* **YOUR GOAL**: Copy verbatim the block of lines in the entries below whose first line contains "const polishedOpal = new" and whose last line contains "for node in". Leave out all other lines.

* **EXERCISE MATERIALS**:

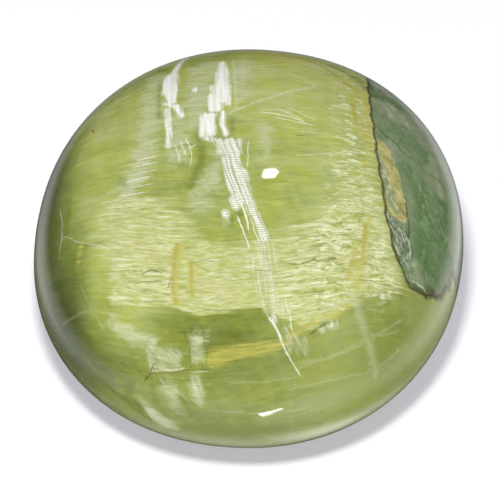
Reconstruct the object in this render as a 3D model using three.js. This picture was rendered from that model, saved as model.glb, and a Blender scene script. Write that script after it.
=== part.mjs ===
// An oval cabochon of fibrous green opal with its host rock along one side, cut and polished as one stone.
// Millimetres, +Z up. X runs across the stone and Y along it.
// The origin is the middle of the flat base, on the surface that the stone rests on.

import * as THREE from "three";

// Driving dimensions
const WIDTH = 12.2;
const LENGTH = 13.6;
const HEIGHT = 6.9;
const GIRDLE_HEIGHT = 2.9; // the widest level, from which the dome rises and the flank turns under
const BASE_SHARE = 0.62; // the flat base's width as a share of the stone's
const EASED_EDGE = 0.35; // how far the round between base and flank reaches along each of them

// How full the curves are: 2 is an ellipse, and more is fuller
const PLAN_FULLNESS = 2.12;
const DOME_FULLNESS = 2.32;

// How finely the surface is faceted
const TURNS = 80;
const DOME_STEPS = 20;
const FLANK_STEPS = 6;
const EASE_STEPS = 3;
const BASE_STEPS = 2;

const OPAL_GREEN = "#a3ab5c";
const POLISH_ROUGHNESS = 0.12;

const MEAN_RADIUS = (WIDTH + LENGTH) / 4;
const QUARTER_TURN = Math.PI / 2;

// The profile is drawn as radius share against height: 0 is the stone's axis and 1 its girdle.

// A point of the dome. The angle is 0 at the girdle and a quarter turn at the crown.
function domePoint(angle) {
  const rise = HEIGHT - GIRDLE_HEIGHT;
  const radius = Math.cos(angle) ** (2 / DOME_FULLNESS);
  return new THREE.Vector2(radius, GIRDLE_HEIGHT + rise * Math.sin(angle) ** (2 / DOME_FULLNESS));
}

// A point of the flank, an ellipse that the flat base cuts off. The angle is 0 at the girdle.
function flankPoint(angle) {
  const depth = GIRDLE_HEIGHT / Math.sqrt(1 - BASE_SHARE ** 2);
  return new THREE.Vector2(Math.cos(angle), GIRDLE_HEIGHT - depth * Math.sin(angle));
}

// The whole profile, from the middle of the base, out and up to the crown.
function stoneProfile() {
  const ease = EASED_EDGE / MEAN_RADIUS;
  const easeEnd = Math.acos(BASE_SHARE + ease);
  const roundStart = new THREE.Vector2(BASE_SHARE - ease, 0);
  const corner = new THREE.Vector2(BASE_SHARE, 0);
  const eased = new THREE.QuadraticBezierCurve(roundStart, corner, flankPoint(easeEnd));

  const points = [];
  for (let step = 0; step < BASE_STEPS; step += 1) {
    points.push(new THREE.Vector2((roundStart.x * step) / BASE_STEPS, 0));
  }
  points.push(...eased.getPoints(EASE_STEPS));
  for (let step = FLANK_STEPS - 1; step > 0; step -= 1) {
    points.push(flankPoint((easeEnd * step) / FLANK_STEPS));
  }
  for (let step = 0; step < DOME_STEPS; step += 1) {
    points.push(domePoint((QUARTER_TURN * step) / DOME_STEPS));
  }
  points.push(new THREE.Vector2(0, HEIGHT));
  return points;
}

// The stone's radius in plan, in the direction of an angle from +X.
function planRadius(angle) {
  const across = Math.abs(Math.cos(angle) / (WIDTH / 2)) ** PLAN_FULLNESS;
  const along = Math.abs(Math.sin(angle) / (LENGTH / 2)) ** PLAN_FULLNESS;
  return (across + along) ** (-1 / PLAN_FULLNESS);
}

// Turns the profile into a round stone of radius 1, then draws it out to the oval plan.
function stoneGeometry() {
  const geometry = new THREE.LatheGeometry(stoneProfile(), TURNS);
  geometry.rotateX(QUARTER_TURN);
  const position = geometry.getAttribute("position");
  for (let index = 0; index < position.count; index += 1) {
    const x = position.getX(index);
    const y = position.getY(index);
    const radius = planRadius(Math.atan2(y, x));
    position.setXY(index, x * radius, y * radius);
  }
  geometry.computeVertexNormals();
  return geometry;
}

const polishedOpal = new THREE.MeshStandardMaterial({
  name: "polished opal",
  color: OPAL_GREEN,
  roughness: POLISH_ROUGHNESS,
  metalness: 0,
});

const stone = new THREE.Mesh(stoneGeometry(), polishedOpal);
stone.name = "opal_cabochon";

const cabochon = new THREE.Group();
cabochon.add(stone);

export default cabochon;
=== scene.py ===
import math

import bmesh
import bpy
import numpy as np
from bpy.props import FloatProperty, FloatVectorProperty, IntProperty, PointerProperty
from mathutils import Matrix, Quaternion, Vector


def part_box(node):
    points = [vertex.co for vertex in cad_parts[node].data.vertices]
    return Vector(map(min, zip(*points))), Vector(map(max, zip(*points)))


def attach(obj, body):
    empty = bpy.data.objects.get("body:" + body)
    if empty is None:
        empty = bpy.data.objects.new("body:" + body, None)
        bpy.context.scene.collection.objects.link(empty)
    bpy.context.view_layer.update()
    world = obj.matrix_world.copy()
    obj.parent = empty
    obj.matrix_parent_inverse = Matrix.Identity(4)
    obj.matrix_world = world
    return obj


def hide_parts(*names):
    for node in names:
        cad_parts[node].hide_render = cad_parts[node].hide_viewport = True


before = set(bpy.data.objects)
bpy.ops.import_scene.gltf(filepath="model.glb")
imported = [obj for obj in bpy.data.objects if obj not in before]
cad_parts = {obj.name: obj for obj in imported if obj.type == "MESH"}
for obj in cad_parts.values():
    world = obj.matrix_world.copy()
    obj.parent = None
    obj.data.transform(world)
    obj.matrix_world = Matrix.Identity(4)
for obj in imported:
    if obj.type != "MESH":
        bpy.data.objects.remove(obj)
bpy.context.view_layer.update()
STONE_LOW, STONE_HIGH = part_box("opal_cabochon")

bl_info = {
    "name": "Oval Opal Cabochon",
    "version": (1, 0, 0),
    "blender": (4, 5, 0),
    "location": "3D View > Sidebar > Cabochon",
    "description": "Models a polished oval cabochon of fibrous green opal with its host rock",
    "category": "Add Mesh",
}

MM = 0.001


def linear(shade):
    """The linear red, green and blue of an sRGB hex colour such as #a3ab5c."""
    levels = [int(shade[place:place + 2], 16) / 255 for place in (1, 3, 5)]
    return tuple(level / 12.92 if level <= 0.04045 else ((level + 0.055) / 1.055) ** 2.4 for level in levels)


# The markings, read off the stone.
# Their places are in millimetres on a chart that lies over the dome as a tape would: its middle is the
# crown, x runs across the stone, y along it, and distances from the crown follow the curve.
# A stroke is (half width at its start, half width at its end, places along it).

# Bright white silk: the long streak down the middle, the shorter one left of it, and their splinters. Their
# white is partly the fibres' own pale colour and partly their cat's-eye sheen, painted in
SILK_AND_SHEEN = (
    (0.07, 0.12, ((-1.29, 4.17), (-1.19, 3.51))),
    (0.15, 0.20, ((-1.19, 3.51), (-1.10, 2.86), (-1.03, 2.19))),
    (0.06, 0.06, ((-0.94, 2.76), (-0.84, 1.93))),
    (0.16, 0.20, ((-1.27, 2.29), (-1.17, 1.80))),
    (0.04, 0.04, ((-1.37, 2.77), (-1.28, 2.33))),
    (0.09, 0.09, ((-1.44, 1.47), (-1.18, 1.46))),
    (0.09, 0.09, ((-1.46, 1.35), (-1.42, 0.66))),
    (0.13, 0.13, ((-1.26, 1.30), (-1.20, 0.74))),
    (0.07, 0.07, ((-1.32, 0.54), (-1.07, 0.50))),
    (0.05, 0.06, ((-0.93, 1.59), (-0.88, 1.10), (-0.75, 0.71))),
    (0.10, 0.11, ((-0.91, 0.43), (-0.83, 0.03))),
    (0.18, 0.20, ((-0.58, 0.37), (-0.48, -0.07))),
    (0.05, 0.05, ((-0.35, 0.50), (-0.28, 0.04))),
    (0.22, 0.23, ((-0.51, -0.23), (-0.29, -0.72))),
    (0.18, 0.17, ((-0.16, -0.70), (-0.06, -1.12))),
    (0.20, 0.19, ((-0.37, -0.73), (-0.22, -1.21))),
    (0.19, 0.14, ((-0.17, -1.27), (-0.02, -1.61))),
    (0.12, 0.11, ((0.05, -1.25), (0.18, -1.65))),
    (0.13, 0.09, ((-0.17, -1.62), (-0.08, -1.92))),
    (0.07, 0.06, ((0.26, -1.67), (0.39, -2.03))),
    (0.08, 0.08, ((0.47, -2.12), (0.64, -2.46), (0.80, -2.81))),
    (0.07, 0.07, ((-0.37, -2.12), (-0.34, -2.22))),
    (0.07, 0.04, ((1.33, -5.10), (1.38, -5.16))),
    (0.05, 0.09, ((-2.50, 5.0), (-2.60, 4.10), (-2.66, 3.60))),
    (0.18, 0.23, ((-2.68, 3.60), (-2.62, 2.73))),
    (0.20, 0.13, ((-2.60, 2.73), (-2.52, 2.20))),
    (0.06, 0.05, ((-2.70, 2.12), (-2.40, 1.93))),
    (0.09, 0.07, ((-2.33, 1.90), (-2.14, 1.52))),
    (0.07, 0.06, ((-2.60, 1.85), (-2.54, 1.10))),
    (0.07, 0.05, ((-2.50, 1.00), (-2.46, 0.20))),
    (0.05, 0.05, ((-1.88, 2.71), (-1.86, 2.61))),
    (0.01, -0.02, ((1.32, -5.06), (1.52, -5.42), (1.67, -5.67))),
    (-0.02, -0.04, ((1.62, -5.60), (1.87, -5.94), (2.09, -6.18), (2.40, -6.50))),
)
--
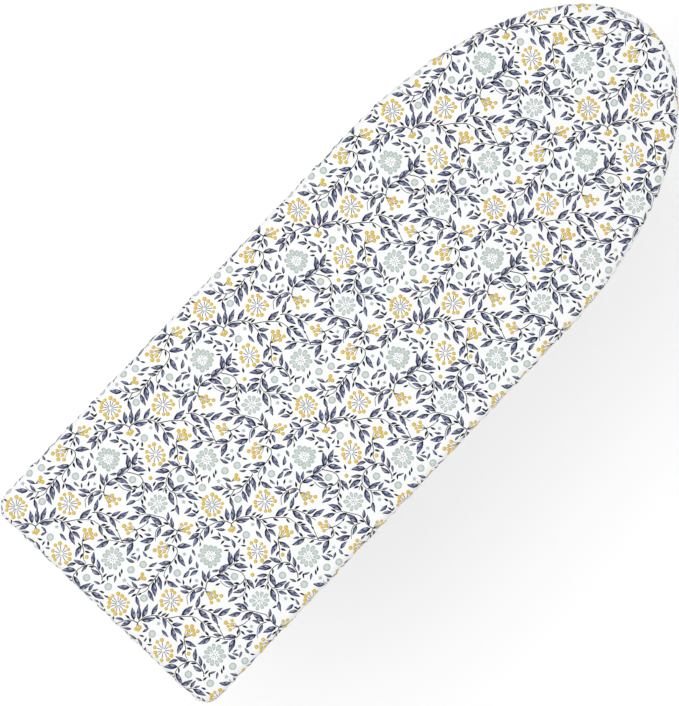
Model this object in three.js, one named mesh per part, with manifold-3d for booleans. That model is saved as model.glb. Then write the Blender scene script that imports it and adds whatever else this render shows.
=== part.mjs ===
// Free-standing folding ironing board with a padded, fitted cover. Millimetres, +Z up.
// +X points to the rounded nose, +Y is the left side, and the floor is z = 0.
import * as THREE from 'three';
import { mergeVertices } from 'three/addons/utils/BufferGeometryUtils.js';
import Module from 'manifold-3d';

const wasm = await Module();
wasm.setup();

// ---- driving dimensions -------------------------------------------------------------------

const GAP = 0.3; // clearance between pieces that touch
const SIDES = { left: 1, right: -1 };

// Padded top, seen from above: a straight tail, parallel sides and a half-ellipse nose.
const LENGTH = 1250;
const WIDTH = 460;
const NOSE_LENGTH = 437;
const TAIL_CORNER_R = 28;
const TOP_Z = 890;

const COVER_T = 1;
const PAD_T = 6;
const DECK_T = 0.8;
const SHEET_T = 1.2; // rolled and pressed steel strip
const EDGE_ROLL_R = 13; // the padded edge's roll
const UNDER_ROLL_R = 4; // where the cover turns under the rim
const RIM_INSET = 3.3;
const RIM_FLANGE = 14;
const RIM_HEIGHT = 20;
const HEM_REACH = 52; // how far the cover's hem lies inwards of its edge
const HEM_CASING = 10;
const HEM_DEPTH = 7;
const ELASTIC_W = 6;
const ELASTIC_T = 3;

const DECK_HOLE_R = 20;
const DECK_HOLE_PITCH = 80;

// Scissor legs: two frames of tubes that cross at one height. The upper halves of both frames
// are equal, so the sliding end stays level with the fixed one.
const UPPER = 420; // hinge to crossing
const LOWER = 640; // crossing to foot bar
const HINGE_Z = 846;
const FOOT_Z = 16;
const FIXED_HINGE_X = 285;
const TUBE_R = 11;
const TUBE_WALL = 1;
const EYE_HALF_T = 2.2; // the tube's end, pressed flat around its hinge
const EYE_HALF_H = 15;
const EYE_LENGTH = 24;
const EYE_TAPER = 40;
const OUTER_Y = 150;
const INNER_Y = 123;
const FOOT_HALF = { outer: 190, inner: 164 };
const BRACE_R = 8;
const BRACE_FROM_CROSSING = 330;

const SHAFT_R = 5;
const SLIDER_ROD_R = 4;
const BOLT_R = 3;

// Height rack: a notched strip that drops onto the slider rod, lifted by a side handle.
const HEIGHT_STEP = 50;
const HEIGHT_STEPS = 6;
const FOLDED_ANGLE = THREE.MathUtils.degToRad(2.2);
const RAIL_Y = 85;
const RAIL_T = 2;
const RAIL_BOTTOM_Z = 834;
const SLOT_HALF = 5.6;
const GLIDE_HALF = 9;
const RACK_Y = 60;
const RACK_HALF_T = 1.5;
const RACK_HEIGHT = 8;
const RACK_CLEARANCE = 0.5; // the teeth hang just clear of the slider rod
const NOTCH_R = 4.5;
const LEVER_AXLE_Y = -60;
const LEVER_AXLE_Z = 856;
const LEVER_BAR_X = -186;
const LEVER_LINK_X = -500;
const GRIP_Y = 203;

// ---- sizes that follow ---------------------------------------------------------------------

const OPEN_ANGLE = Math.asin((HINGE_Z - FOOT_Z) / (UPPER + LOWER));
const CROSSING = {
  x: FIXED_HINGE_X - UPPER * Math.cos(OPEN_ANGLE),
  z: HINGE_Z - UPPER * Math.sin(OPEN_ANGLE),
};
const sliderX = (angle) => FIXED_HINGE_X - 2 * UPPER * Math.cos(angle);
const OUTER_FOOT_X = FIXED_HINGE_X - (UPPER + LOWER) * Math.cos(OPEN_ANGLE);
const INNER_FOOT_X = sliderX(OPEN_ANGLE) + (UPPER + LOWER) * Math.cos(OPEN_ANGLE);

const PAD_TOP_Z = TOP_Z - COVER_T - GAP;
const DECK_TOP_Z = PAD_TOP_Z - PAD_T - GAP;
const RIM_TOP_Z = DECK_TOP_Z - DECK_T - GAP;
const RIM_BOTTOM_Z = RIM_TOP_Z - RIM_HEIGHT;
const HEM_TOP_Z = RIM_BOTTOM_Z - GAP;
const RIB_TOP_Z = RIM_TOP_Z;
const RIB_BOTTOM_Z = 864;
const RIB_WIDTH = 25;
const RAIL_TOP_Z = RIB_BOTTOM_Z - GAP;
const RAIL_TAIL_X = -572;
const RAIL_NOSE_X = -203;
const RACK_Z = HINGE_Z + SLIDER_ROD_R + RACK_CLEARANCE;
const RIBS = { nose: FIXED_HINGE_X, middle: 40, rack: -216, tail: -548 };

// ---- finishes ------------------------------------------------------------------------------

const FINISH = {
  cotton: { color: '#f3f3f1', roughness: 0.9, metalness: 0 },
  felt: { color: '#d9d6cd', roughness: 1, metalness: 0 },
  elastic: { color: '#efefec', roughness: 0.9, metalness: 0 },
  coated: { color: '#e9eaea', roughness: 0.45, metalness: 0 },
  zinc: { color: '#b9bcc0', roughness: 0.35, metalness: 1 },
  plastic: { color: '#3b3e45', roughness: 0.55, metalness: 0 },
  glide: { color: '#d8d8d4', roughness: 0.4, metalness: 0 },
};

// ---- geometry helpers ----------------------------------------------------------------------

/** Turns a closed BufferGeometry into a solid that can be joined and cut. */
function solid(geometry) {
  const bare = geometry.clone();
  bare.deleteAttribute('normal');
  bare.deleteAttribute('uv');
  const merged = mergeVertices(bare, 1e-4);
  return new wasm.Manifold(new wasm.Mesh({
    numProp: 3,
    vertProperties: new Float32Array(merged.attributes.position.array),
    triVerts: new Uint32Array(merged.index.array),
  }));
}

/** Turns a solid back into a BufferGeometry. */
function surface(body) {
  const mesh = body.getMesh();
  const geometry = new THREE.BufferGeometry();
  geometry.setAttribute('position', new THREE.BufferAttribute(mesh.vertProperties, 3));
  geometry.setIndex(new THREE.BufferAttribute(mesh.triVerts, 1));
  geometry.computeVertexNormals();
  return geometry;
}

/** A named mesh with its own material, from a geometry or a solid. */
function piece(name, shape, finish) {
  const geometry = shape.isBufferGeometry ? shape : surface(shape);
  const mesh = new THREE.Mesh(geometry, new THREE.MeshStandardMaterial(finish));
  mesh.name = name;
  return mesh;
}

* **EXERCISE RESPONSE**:
const polishedOpal = new THREE.MeshStandardMaterial({
  name: "polished opal",
  color: OPAL_GREEN,
  roughness: POLISH_ROUGHNESS,
  metalness: 0,
});

const stone = new THREE.Mesh(stoneGeometry(), polishedOpal);
stone.name = "opal_cabochon";

const cabochon = new THREE.Group();
cabochon.add(stone);

export default cabochon;
=== scene.py ===
import math

import bmesh
import bpy
import numpy as np
from bpy.props import FloatProperty, FloatVectorProperty, IntProperty, PointerProperty
from mathutils import Matrix, Quaternion, Vector


def part_box(node):
    points = [vertex.co for vertex in cad_parts[node].data.vertices]
    return Vector(map(min, zip(*points))), Vector(map(max, zip(*points)))


def attach(obj, body):
    empty = bpy.data.objects.get("body:" + body)
    if empty is None:
        empty = bpy.data.objects.new("body:" + body, None)
        bpy.context.scene.collection.objects.link(empty)
    bpy.context.view_layer.update()
    world = obj.matrix_world.copy()
    obj.parent = empty
    obj.matrix_parent_inverse = Matrix.Identity(4)
    obj.matrix_world = world
    return obj


def hide_parts(*names):
    for node in names:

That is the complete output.